Unless you have significant investing experience or deeply understand what you’re investing in, making aggressive investment resolutions is a bad idea. Investments are unpredictable, and you’re better off leaving them out of New Year’s resolutions unless you have experience with the ones you’re gravitating toward.
It’s not bad to dip your toe into investing, and building wealth through investments is smart. But investing isn’t similar to lottery tickets, and you shouldn’t be looking for a get-rich-quick scheme. If you want to start investing in 2026, start with the basics: max out your 401K match if you have one, open an IRA, or work with a financial advisor to build a diversified portfolio. Save the speculation for after you’ve built a solid foundation.
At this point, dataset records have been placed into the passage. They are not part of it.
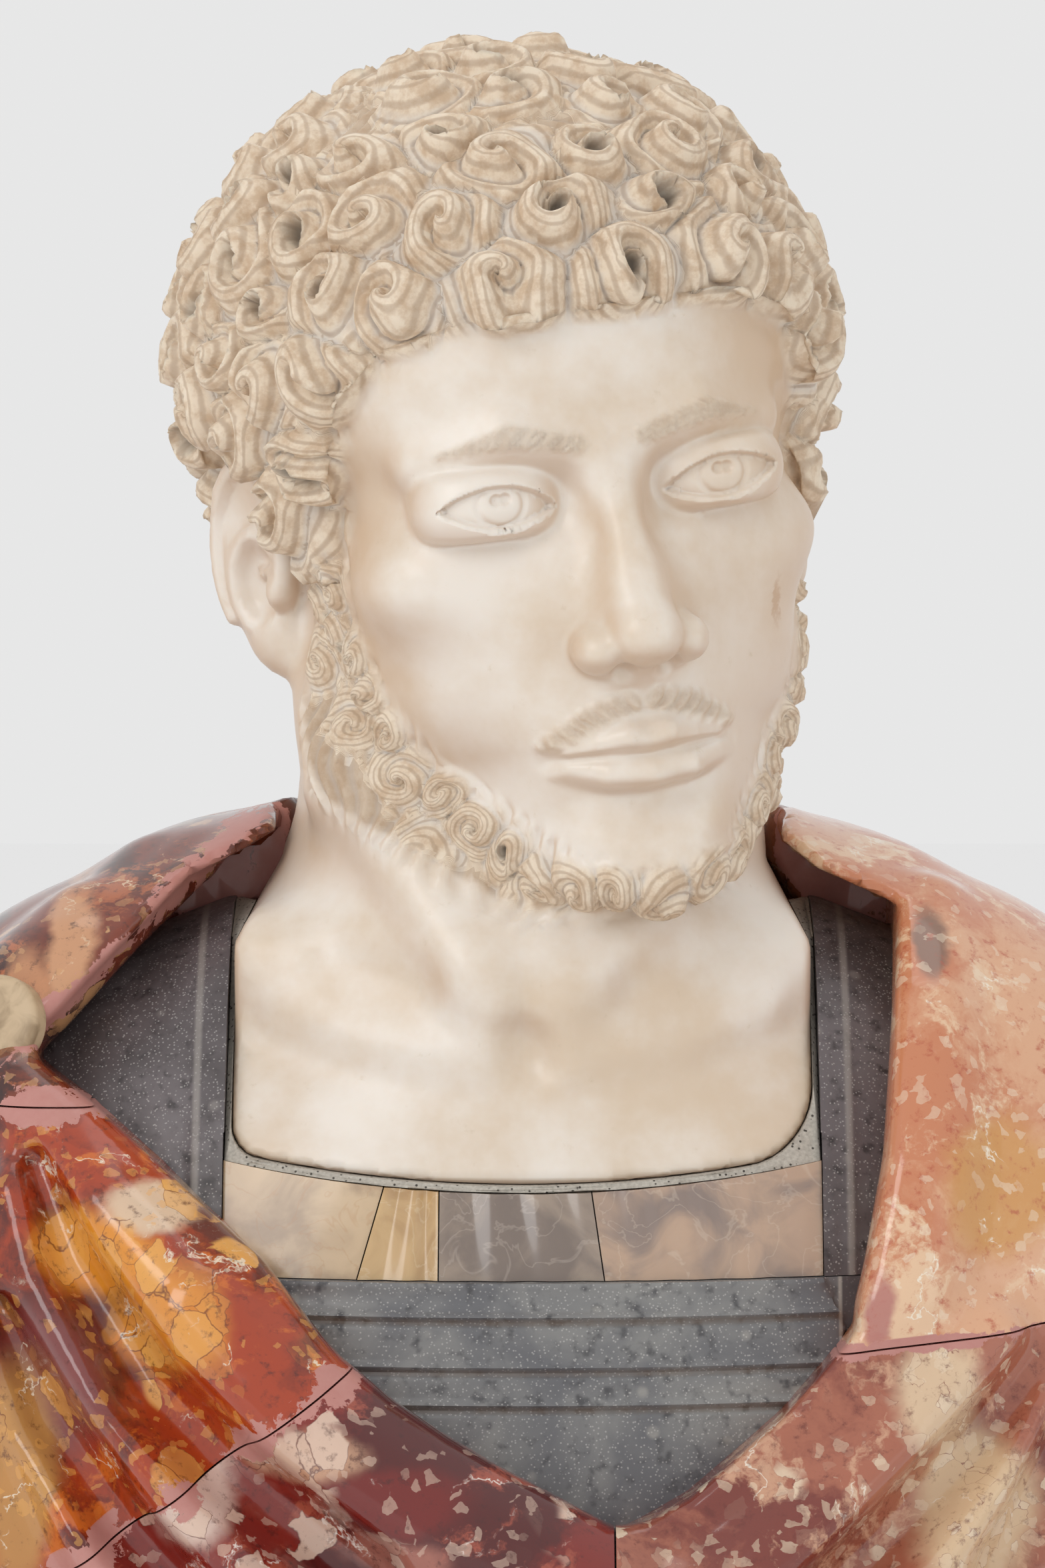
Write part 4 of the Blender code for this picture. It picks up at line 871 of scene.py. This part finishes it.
# Grey marble rubbed to a half gloss: clouds of 40 mm, dark mottling of 5 mm, a pale line on each fillet and
# edge.
# Its white crystals are drawn 1.2 mm apart, coarser than they are, so that they show.
plates = [(breastplate, "cuirass_breastplate")]
straps = [(right_strap, "cuirass_strap_right"), (left_strap, "cuirass_strap_left")]
for name, pieces, tones in (("plate_marble", plates, ("#656568", "#8A8986", "#C2BDB2", "#4B4A4C")),
                            ("strap_marble", straps, ("#4D4647", "#686163", "#A29C96", "#353031"))):
    stone, shader = stone_material(name, 0.42, 0.12)
    wire = stone.node_tree.links.new
    place = add(stone, "TexCoord", {}, 3)
    cloud = add(stone, "TexNoise", {0: place, 2: 26.0, 3: 6.0, 8: 0.6})
    mottle = add(stone, "TexNoise", {0: place, 2: 210.0, 3: 5.0})
    grains = add(stone, "TexVoronoi", {0: place, 2: 850.0})
    big = add(stone, "TexVoronoi", {0: place, 2: 62.0})
    tone = add(stone, "MapRange", {0: cloud, 1: 0.36, 2: 0.66}, **SOFT)
    colour = add(stone, "Mix", {0: tone, 6: tones[0], 7: tones[1]}, 2, **RGB)
    tone = add(stone, "MapRange", {0: mottle, 1: 0.52, 2: 0.75}, **SOFT)
    colour = add(stone, "Mix", {0: tone, 6: colour, 7: tones[3]}, 2, **RGB)
    speck = add(stone, "MapRange", {0: grains, 1: 0.16, 2: 0.30, 3: 0.45, 4: 0.0}, **SOFT)
    colour = add(stone, "Mix", {0: speck, 6: colour, 7: "#C9C6C2"}, 2, **RGB)
    spot = add(stone, "MapRange", {0: big, 1: 0.06, 2: 0.17, 3: 0.7, 4: 0.0}, **SOFT)
    spot = add(stone, "Math", {0: spot, 1: mottle}, operation="MULTIPLY")
    colour = add(stone, "Mix", {0: spot, 6: colour, 7: tones[2]}, 2, **RGB)
    side = add(stone, "SeparateXYZ", {0: place})
    reach = add(stone, "Math", {0: side}, operation="ABSOLUTE")
    off = add(stone, "Math", {0: reach, 1: STRAP_FILLET}, operation="SUBTRACT")
    off = add(stone, "Math", {0: off}, operation="ABSOLUTE")
    line = add(stone, "MapRange", {0: off, 1: 0.0004, 2: 0.0018, 3: 0.55, 4: 0.0}, **SOFT)
    if name == "plate_marble":
        up = side.node.outputs[2]
        for depth in BEADS:
            off = add(stone, "Math", {0: up, 1: PLATE_TOP - depth - 0.0018}, operation="SUBTRACT")
            off = add(stone, "Math", {0: off}, operation="ABSOLUTE")
            rust = add(stone, "MapRange", {0: off, 1: 0.0002, 2: 0.0018, 3: 0.75, 4: 0.0}, **SOFT)
            rust = add(stone, "Math", {0: rust, 1: mottle}, operation="MULTIPLY")
            colour = add(stone, "Mix", {0: rust, 6: colour, 7: "#7D6A5A"}, 2, **RGB)
        ends = {1: CLIPPED_SIDE - 0.0005, 2: CLIPPED_SIDE + 0.0005, 3: 0.0, 4: 0.75}
        beyond = add(stone, "MapRange", {0: side, **ends}, **SOFT)
        colour = add(stone, "Mix", {0: beyond, 6: colour, 7: "#453F42"}, 2, **RGB)
        off = add(stone, "Math", {0: side, 1: CLIPPED_SIDE - 0.0006}, operation="SUBTRACT")
        off = add(stone, "Math", {0: off}, operation="ABSOLUTE")
        line = add(stone, "MapRange", {0: off, 1: 0.0002, 2: 0.0009, 3: 0.5, 4: 0.0}, **SOFT)
    colour = add(stone, "Mix", {0: line, 6: colour, 7: tones[2]}, 2, **RGB)
    wire(colour, shader.inputs["Base Color"])
    wire(add(stone, "MapRange", {0: mottle, 1: 0.3, 2: 0.7, 3: 0.34, 4: 0.55}), shader.inputs["Roughness"])
    wire(add(stone, "Bump", {0: 0.25, 1: 0.0004, 2: mottle}), shader.inputs["Normal"])
    for piece, node in pieces:
        piece.data.materials.clear()
        piece.data.materials.append(stone)
        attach(piece, "root")
        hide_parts(node)


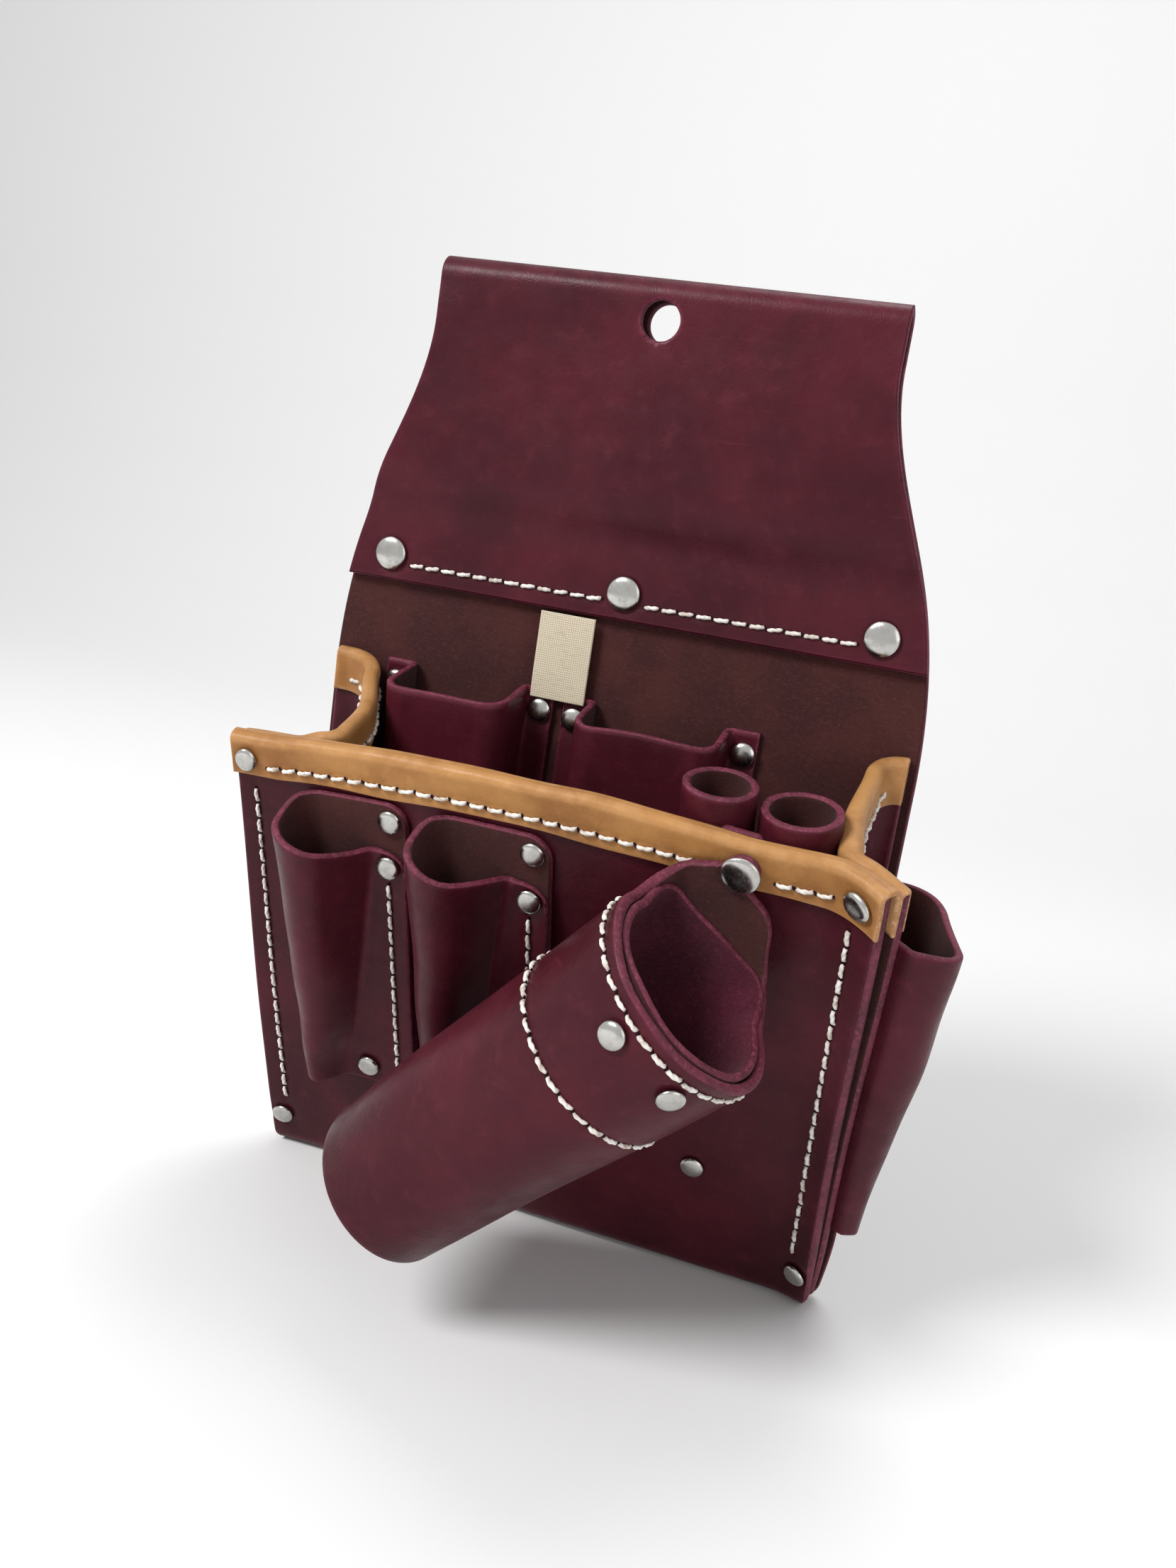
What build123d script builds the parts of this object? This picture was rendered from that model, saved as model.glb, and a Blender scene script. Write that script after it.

7. Adhere to a detailed budget
Budgeting is universally recommended financial advice. Every expert says you need one. Every app promises to make it easy. And every January, millions of people create elaborate budgets with categories for everything from groceries to “miscellaneous household items.”
By March, most of those budgets are abandoned. Why? Because they’re too rigid, and real life doesn’t have the type of structure. Things happen that aren’t on the spreadsheet, like your car breaking down, an unexpected wedding invite, or your kids ruining your sofa.
Many people start the year with the intention to budget, but their determination quickly fades as the year goes on. Successful money management requires more than just good intentions — it demands flexibility.
Instead of creating an elaborate budget you’ll abandon by February, start simple. Track your spending for a month to see where your money actually goes. Identify the three or four expenses that matter most to you. Make sure you’re covering your necessities, putting something toward savings, and then give yourself permission to be human with the rest. You can always refine your approach as you go.
Make the right resolution
Financial New Year’s resolutions fail because they’re often based on what we think we “should” do rather than what actually works for our lives. Then, they fall into one of three doomed categories: too ambitious, too rigid, or just plain unrealistic.
If you want to improve your finances in 2026, skip the dramatic resolutions. Instead, pick one or two small, achievable changes you can actually maintain, such as automating your savings so you don’t have to think about it, paying off one high-interest credit card, or starting to track your spending without judgment.
Real financial progress happens through consistent, sustainable habits, not through ambitious January promises that make you feel guilty by February. Save yourself the stress and work to build a financial life that actually works for you, not some ideal.